Apache Corp. (NYSE:APA) Q4 2015 Earnings Conference Call - Preliminary Transcript
Feb 25, 2016 • 02:00 pm ET
[Operator Instructions]And your first question comes from the line of Pearce Hammond with Simmons & Company. Your line is open.
Good afternoon. John, does the Egyptian government help drive your thinking regarding capital allocation among your different regions. I assume the Egyptian government wants you to produce as much oil and gas as possible to bolster both domestic energy security as well as the Egyptian treasury. And so just curious if it limits your capital allocation flexibility in any ways.
Yes, Pearce, clearly they would like us to invest more money, but like everything else, we decide where we put the investments in place, so it has not had an impact. We are going to generate cash flow in both Egypt and the North Sea, and they understand that. And it obviously will flow with our budget as we're flexible.
Great. And then my follow-up around the offshore Suriname blocks, if this is a legacy position from when Apache had a more defined exploration program like in New Zealand, Cook Inlet and places like that, is this a bit more of a one-off or is this a type of business that you want to build over the next few years.
Yes, I think it is something -- it fits with our international portfolio. Actually, we've got a lot of questions about that position, Pearce. We felt like it was important to go ahead and get a map out there. We drilled the well this year, our Popokai well, and we actually had picked up the other block prior to either Exxon drilling there Liza well or our well going down.
So, we've got those two blocks there, not a huge capital commitment. We're going to be shooting seismic over block 58 this year, and we'll go from there.
And your next question comes from the line of Brian Singer with Goldman Sachs. Your line is open.
With regards to the CapEx and activity reductions, when we think about your cost base and your lowered cost, including on the SG&A side, when it's time to ramp back up, what is your operational and scale flexibility to do this. And what flexibility, if any, may be reduced, at least, temporarily. I mean, in other words, if you wanted to take the Permian and bring it back to a 10 or 15 or 20 rig count again, would this require re-staffing and the passage of time to make that happen.

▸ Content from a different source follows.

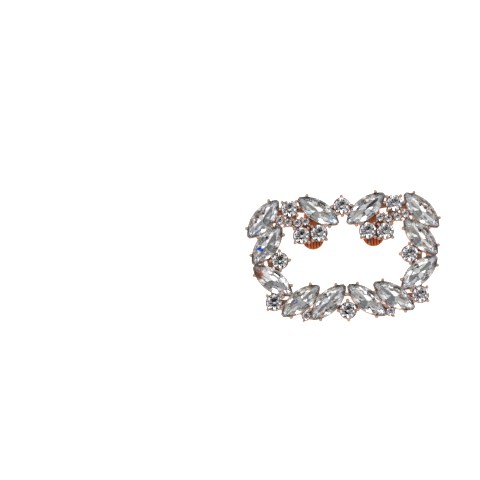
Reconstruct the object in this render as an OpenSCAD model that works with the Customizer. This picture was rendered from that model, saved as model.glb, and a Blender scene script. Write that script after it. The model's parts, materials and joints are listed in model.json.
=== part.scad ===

Brian, with the way we've done our staffing, we strategically designed this organization for a $50 plus world. So, we do not envision needing to add a lot of staff to be able to flex back up. Clearly, I think if you get into a significantly lower time period where you've got lower prices, 24 months, 36 months out at that point you'd probably reduce further.
But, we've maintained the flexibility so we can ramp up our capital programs when appropriate.